↓↓↓

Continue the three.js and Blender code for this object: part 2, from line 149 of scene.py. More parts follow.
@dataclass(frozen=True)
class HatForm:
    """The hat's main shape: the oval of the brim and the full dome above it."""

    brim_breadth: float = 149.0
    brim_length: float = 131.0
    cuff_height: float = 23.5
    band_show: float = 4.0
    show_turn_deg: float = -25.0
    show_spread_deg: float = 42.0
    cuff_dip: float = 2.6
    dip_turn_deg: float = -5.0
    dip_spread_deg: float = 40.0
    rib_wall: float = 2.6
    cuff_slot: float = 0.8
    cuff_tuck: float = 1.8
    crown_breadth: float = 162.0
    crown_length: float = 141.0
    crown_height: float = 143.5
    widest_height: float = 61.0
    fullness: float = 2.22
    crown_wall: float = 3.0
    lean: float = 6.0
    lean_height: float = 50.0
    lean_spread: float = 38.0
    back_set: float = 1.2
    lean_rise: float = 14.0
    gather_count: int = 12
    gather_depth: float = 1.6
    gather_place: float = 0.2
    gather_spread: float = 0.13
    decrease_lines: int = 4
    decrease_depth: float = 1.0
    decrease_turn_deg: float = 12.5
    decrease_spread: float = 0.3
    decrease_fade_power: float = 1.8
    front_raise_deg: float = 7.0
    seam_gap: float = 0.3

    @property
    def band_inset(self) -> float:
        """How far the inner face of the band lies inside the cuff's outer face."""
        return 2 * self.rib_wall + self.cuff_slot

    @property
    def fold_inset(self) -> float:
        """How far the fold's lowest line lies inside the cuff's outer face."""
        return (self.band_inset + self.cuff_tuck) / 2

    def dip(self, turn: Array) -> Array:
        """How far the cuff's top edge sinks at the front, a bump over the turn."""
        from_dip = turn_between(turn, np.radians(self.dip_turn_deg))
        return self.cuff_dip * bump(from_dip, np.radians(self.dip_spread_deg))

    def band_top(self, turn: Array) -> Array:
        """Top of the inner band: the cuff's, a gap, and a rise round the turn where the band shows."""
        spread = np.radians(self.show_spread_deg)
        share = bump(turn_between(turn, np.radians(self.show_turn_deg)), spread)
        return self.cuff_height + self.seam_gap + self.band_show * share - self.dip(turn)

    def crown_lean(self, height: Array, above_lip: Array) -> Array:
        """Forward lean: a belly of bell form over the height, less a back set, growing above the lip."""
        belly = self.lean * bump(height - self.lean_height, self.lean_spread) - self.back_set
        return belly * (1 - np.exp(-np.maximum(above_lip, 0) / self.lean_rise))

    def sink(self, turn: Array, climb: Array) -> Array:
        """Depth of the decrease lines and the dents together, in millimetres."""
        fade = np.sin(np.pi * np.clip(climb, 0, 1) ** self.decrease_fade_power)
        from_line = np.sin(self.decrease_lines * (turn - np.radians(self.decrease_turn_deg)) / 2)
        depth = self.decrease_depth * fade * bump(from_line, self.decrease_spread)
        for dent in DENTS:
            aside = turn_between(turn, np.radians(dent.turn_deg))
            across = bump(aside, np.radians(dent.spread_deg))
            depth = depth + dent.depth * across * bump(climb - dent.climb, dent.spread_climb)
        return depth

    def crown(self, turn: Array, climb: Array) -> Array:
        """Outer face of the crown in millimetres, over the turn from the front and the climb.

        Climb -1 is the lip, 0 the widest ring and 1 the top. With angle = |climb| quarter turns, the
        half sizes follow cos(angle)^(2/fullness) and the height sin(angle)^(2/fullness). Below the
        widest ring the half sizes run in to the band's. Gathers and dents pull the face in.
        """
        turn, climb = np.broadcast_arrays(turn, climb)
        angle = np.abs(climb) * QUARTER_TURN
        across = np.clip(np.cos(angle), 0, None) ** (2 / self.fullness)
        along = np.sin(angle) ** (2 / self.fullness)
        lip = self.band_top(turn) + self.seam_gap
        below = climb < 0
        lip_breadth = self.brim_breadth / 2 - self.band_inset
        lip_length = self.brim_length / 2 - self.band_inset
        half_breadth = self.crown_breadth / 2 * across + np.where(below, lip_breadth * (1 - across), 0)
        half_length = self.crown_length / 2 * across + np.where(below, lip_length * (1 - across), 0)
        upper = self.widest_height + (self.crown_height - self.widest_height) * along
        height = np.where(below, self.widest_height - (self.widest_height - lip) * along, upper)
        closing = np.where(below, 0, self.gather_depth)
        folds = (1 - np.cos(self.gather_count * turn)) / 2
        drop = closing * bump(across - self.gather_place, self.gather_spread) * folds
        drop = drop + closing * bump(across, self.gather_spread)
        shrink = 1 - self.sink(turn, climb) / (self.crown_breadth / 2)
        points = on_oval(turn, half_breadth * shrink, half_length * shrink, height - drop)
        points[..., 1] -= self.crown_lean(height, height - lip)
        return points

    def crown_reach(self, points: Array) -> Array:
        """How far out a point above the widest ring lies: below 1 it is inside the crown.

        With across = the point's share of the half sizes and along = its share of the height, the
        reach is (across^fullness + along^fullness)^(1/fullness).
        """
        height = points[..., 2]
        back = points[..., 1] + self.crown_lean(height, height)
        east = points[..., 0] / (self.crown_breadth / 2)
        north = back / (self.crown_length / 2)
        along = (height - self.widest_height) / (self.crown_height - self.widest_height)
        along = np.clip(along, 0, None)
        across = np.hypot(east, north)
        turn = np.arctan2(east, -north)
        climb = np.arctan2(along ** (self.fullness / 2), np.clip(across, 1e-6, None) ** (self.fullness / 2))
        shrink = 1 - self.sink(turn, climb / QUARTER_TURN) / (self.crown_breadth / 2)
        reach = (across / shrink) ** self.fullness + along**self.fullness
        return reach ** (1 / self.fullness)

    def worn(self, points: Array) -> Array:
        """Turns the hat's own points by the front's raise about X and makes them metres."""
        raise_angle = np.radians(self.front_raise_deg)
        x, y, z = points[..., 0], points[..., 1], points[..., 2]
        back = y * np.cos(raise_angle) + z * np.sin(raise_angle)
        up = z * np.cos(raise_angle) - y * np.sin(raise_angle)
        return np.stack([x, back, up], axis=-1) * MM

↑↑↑

Written instruction –
Print from the first line through the line that contains "main shape: the", please, including both, and leave out every line outside that stretch.

Output –
Continue the three.js and Blender code for this object: part 2, from line 149 of scene.py. More parts follow.
@dataclass(frozen=True)
class HatForm:
    """The hat's main shape: the oval of the brim and the full dome above it."""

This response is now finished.